• Given material
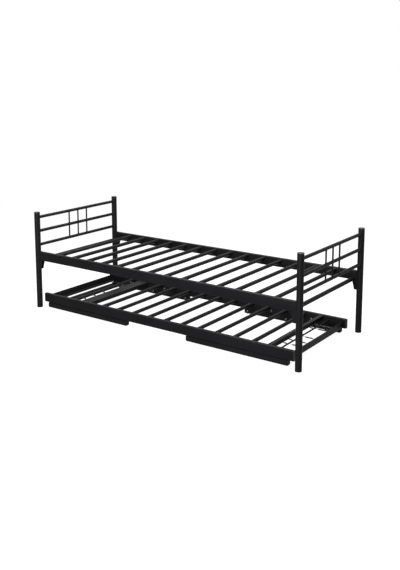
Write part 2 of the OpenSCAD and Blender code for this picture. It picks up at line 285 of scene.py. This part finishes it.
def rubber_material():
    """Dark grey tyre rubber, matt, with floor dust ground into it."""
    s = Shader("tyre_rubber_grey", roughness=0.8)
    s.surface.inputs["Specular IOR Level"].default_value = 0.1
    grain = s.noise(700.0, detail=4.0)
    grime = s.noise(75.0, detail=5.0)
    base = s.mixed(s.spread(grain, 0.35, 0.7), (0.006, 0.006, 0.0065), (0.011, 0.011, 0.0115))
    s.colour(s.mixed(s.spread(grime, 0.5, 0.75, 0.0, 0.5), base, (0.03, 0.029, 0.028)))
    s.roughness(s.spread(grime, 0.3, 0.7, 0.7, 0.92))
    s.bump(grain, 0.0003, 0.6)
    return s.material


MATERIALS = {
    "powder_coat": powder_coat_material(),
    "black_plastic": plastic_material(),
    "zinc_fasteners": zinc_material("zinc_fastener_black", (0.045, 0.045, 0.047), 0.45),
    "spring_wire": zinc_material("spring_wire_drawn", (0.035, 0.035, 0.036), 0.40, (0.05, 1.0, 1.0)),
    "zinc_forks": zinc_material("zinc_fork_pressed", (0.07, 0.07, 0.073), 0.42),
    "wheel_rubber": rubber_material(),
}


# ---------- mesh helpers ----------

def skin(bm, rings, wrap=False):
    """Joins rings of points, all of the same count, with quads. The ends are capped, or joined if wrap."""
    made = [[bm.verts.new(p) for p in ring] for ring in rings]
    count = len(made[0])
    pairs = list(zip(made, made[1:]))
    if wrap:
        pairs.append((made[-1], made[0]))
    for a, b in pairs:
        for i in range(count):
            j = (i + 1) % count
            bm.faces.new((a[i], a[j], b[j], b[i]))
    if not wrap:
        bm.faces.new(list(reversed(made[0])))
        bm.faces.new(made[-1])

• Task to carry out
From the opening line of the data above, please print each line as written up to and including the line that contains "return s.material", and nothing more.

• Finished exercise
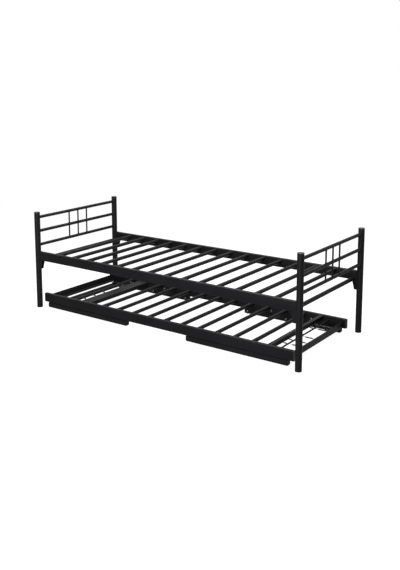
Write part 2 of the OpenSCAD and Blender code for this picture. It picks up at line 285 of scene.py. This part finishes it.
def rubber_material():
    """Dark grey tyre rubber, matt, with floor dust ground into it."""
    s = Shader("tyre_rubber_grey", roughness=0.8)
    s.surface.inputs["Specular IOR Level"].default_value = 0.1
    grain = s.noise(700.0, detail=4.0)
    grime = s.noise(75.0, detail=5.0)
    base = s.mixed(s.spread(grain, 0.35, 0.7), (0.006, 0.006, 0.0065), (0.011, 0.011, 0.0115))
    s.colour(s.mixed(s.spread(grime, 0.5, 0.75, 0.0, 0.5), base, (0.03, 0.029, 0.028)))
    s.roughness(s.spread(grime, 0.3, 0.7, 0.7, 0.92))
    s.bump(grain, 0.0003, 0.6)
    return s.material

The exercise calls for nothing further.